## Problem statement
Begin with the line that contains "top_edges = clip.faces().sort_by(Axis.Z)[-1].edges()" and continue down through the line that contains "obj.matrix_world = world"; reproduce those lines exactly and only those.

## Data shown
***

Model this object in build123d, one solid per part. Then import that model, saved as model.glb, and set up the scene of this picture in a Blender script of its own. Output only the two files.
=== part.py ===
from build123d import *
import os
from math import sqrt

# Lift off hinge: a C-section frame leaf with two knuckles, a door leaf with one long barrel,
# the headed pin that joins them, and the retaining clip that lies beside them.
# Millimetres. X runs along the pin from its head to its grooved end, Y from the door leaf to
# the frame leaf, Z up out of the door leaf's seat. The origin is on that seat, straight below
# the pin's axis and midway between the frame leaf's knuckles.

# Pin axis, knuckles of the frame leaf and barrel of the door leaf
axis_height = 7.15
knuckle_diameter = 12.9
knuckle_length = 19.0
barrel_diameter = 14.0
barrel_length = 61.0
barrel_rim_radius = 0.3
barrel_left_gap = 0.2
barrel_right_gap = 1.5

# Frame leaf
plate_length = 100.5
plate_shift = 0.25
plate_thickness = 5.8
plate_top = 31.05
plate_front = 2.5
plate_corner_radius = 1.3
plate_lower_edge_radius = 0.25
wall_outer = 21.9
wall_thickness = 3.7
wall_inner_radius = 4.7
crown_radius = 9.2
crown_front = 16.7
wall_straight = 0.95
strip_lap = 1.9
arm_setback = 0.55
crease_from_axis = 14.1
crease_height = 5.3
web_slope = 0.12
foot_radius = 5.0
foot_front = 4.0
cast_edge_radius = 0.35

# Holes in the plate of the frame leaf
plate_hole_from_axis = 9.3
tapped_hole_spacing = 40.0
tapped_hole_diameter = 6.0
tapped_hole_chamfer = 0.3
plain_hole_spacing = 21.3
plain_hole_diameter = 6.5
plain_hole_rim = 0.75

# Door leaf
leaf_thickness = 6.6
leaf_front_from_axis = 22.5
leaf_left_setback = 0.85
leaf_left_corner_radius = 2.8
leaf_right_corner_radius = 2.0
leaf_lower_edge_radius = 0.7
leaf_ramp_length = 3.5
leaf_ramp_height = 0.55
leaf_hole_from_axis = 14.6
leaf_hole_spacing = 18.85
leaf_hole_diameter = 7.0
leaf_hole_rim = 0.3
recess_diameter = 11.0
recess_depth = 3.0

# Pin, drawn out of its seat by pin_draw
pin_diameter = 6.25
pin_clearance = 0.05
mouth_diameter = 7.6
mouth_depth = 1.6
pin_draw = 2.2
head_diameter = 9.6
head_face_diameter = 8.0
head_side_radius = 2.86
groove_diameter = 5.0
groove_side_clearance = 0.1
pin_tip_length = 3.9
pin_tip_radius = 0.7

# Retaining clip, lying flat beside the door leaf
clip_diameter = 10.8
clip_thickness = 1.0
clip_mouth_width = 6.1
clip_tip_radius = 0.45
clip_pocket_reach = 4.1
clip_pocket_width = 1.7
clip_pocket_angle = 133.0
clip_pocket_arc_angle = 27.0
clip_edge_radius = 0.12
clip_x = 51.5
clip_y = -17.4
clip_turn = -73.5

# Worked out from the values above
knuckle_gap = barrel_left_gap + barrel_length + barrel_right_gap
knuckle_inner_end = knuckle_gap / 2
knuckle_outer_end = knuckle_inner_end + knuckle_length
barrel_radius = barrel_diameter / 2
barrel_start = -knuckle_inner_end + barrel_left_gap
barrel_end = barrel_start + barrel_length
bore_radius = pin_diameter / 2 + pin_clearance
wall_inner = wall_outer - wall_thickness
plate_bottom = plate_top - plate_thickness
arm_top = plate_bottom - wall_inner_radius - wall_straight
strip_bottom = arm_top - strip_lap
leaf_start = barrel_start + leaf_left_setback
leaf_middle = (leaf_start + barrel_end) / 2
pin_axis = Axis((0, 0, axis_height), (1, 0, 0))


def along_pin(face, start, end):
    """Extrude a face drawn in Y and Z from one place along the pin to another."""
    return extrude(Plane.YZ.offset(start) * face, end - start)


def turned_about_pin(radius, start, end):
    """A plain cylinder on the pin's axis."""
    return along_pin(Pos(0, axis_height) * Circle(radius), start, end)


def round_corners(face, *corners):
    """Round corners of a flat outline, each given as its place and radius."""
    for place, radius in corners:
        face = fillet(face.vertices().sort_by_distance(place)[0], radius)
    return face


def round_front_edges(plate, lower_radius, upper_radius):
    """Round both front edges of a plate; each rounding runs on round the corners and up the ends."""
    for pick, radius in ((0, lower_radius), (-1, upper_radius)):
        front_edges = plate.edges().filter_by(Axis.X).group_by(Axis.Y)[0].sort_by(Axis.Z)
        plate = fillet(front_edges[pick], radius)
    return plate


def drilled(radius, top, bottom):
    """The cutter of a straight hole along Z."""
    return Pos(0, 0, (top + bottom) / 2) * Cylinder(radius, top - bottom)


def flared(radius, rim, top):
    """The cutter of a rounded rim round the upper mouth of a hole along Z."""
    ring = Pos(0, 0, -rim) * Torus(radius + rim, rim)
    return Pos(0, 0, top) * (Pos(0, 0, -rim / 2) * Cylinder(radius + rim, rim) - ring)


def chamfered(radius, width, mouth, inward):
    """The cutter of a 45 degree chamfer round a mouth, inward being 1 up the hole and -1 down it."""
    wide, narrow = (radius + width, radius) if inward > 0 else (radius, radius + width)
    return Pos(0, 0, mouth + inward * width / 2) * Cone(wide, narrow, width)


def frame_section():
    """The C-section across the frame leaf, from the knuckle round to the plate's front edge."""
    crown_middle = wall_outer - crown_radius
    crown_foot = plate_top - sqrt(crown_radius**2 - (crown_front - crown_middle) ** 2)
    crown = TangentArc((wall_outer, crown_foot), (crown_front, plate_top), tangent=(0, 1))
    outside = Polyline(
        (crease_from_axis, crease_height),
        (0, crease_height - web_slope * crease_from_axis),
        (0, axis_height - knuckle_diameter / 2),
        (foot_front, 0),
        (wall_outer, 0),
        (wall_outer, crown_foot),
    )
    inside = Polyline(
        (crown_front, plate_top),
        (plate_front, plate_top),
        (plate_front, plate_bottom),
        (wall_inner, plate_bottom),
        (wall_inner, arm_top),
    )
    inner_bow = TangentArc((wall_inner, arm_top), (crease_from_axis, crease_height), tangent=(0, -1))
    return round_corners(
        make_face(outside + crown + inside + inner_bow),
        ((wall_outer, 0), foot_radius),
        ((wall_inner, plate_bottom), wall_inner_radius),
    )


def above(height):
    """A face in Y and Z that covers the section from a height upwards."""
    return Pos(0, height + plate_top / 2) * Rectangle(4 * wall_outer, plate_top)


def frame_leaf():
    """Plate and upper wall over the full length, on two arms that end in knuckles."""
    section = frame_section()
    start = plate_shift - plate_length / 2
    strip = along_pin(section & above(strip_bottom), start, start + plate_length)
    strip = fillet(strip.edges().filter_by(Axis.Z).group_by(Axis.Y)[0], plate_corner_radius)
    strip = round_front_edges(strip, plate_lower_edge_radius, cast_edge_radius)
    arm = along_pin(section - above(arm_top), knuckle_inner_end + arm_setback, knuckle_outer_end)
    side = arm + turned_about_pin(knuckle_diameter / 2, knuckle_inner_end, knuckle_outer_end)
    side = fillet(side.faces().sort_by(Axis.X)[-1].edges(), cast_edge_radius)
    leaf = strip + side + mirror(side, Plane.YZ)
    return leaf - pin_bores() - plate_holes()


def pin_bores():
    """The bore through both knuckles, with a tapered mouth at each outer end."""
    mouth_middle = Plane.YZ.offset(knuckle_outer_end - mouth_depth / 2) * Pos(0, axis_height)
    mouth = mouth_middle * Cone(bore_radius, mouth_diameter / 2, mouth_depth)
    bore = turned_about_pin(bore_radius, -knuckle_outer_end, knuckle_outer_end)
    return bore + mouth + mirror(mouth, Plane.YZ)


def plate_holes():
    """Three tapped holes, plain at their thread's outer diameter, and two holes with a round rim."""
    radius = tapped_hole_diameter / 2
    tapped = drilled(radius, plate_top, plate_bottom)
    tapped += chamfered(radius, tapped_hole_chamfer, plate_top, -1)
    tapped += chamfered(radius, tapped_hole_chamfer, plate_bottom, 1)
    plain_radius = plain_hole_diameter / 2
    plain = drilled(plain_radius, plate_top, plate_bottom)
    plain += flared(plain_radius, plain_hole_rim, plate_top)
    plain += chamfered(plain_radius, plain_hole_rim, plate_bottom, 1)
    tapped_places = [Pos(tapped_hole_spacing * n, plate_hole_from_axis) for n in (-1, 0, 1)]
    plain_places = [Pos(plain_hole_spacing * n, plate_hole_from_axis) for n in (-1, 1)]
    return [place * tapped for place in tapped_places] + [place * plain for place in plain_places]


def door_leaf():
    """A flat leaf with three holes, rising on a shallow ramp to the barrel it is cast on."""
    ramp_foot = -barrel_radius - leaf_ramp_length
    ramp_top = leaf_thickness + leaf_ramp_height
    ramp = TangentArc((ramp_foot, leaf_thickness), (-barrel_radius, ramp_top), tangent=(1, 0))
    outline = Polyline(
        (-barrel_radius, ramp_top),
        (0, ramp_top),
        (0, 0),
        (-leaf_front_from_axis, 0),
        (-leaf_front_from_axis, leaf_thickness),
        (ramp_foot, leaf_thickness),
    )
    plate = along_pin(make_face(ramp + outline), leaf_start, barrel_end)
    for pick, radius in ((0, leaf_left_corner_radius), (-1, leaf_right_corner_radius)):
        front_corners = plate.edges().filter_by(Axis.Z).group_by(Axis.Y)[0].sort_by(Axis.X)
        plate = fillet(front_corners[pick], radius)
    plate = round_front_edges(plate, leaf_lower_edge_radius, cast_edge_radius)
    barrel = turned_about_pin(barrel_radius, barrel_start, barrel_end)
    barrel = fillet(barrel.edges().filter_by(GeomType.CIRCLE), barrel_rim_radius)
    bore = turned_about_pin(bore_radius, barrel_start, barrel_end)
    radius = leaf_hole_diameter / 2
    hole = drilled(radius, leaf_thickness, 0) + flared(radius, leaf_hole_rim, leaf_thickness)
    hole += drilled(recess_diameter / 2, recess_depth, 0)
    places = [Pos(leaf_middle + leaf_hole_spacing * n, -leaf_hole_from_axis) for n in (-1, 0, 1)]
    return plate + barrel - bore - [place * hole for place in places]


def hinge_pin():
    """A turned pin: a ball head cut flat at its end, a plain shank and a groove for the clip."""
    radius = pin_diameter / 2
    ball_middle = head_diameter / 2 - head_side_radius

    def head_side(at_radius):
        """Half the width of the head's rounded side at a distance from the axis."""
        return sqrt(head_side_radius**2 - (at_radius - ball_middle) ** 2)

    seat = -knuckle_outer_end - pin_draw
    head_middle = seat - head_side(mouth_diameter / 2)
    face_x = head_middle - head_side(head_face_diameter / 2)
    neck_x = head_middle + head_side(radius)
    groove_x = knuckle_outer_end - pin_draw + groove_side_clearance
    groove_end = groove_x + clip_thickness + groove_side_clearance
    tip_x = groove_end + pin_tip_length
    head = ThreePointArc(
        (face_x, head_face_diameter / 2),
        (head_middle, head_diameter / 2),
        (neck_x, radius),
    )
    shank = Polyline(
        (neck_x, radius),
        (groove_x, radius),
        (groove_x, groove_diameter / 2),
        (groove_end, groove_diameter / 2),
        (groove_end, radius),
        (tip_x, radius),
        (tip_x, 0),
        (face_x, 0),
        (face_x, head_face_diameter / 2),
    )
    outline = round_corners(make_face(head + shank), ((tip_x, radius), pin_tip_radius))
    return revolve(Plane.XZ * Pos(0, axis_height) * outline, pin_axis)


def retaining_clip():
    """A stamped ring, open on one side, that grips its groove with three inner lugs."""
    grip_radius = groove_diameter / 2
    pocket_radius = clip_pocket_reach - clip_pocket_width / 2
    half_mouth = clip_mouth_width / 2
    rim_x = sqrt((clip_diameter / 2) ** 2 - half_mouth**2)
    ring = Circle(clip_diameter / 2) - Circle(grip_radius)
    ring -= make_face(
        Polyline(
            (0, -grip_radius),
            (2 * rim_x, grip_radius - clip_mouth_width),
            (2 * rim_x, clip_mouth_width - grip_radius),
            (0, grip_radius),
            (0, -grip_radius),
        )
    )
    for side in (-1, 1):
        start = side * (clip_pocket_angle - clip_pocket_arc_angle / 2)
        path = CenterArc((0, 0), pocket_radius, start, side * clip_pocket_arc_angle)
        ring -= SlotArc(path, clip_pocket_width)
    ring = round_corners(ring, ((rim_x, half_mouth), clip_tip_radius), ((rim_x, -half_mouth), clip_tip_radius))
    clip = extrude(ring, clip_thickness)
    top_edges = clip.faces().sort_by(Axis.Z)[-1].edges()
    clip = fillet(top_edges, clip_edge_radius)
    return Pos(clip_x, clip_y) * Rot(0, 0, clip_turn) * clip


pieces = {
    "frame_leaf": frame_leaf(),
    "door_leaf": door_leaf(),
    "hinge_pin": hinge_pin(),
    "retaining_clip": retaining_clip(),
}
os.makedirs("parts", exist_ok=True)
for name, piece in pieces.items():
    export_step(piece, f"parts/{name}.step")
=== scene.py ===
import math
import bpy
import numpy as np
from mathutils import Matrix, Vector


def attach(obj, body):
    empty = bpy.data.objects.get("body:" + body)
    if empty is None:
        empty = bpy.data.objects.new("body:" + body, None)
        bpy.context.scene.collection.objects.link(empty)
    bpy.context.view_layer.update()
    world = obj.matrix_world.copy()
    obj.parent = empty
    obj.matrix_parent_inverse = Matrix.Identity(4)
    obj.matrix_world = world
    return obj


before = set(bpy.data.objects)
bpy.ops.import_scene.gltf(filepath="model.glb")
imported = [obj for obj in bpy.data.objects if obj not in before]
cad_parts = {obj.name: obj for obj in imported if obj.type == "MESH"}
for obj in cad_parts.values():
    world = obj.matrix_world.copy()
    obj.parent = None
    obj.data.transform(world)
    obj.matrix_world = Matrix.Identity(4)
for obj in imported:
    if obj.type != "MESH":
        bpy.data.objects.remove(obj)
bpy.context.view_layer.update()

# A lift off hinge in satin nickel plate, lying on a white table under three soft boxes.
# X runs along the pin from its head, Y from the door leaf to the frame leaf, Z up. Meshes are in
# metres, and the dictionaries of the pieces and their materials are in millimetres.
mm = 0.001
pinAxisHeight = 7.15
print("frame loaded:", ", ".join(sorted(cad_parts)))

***

## Exercise response
    top_edges = clip.faces().sort_by(Axis.Z)[-1].edges()
    clip = fillet(top_edges, clip_edge_radius)
    return Pos(clip_x, clip_y) * Rot(0, 0, clip_turn) * clip


pieces = {
    "frame_leaf": frame_leaf(),
    "door_leaf": door_leaf(),
    "hinge_pin": hinge_pin(),
    "retaining_clip": retaining_clip(),
}
os.makedirs("parts", exist_ok=True)
for name, piece in pieces.items():
    export_step(piece, f"parts/{name}.step")
=== scene.py ===
import math
import bpy
import numpy as np
from mathutils import Matrix, Vector


def attach(obj, body):
    empty = bpy.data.objects.get("body:" + body)
    if empty is None:
        empty = bpy.data.objects.new("body:" + body, None)
        bpy.context.scene.collection.objects.link(empty)
    bpy.context.view_layer.update()
    world = obj.matrix_world.copy()
    obj.parent = empty
    obj.matrix_parent_inverse = Matrix.Identity(4)
    obj.matrix_world = world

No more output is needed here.